Lighthizer has been working closely with American unions to develop terms that could earn their support. That's a smart approach, because the game-changing deal necessary to improve job and wage numbers can only get through Congress with significant Democratic support.
As Ryan's willingness to deny his president a vote on a priority issue reveals, some congressional Republicans will not abide any trade deal that gives working people a raise or removes their corporate donors' outsourcing incentives.Indeed, they continue to demand that NAFTA talks effectively revive the terms of Trans-Pacific Partnership (TPP), even though the politics of trade are so dramatically altered that the TPP remained dozens of votes short of passage despite a massive effort to enact it in 2016.
This political dynamic means that Democratic members of Congress also have been able achieve some improvements to a new NAFTA Environment Chapter. Perversely, the text submitted for NAFTA renegotiations was better than the final TPP Environment Chapter text. However it was not at all sufficient. Some headway has been achieved, but this is a process still underway and in the face of this administration's relentless attacks on climate and environmental policy, U.S. environmental groups have not engaged in the process.
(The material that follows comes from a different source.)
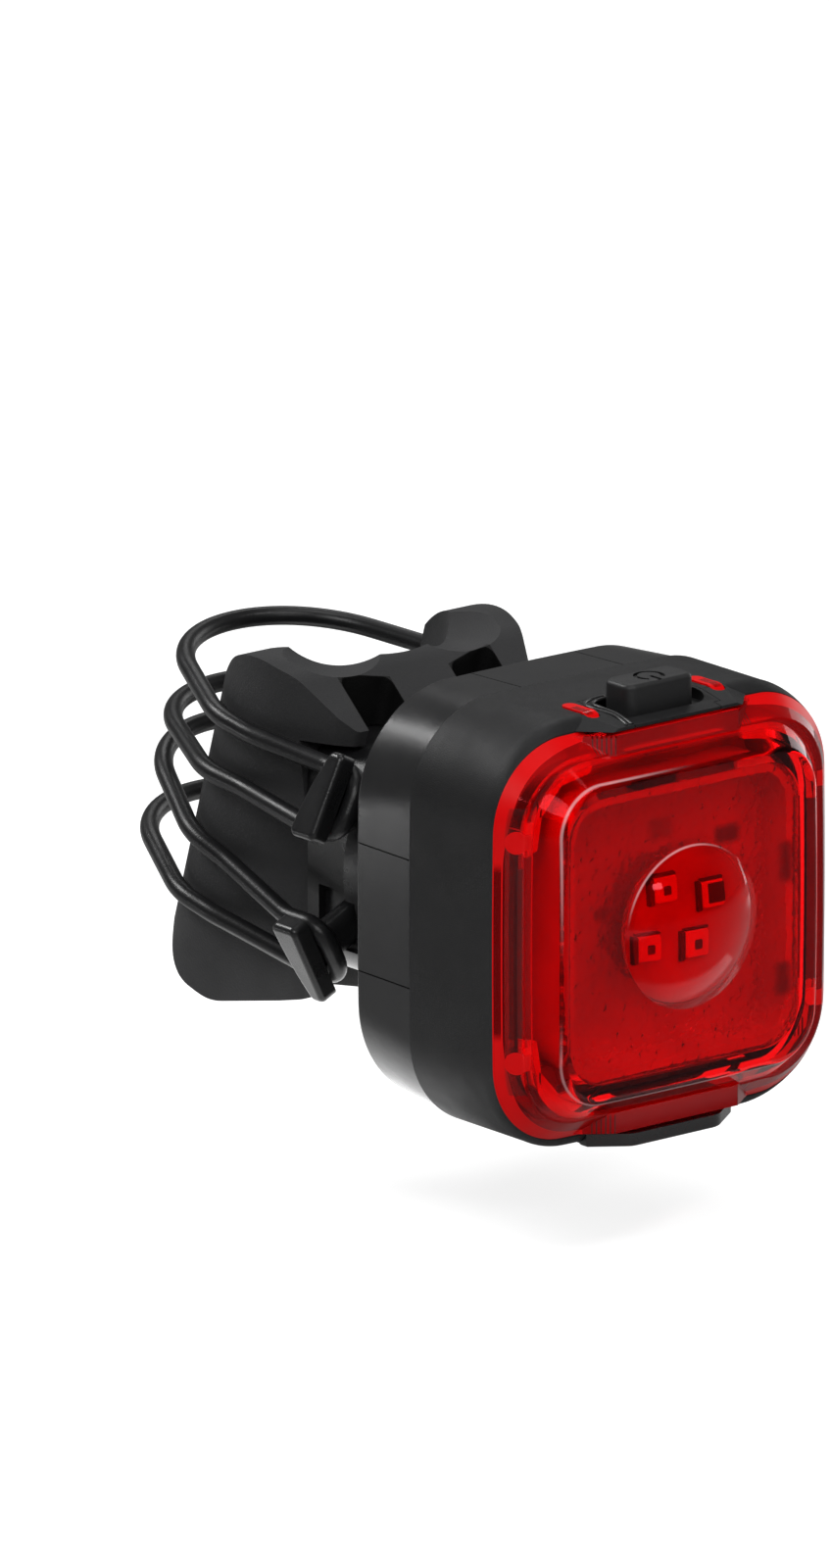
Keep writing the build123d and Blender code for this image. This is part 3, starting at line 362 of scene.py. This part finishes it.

Also meriting close scrutiny is the resolution of a basket of issues on which progressives and the USTR part company. Indeed progressives have long argued these terms should not be included in trade deals in the first instance.
This includes rules on patents and other monopoly rights that block competition so pharmaceutical firms can raise medicine prices and excessive copyrights and other protections that limit access to information and Internet freedom and threaten our privacy. Also of concern are prospective new limits on food safety, labeling and inspection and rules foreclosing regulation of e-commerce giants. Democrats in Congress have made clear that they cannot support a revised NAFTA that rolls back such critical consumer protections.
So, what happens now? Talks are continuing, regardless of Ryan's fake deadline.
A game-changing deal that prioritizes working families will be determined by the content, not the calendar.
Indeed, given the midterm elections are projected to increase Democrats' power in Congress, by trying to shut down a vote this year and pushing it into the next Congress, Ryan may have made it easier to pass the sort of deal that would merit progressives' support.
But even assuming such a shift in the composition of Congress and that Trump does not abandon his high profile NAFTA fix or nix pledge or tweet torpedo a deal, if a transformative NAFTA replacement is negotiated a battle royal will be joined.
In a stunning role reversal, powerful elements of the corporate lobby would be trying to kill a new deal that might establish a fairer trade policy. And unions, progressives in Congress and groups like Public Citizen will be fighting to build a majority to replace NAFTA and end NAFTA's ISDS regime, remove its job outsourcing incentives—the biggest IF—add labor and environmental standards that could actually help raise wages and improve conditions for people throughout North America. That could be the only positive thing that could come out of this terrible administration.
If the deal fails, Trump has threatened to pull out of NAFTA. So corporate America could lose either way. It would be far better to fix NAFTA along progressive lines. That may yet occur.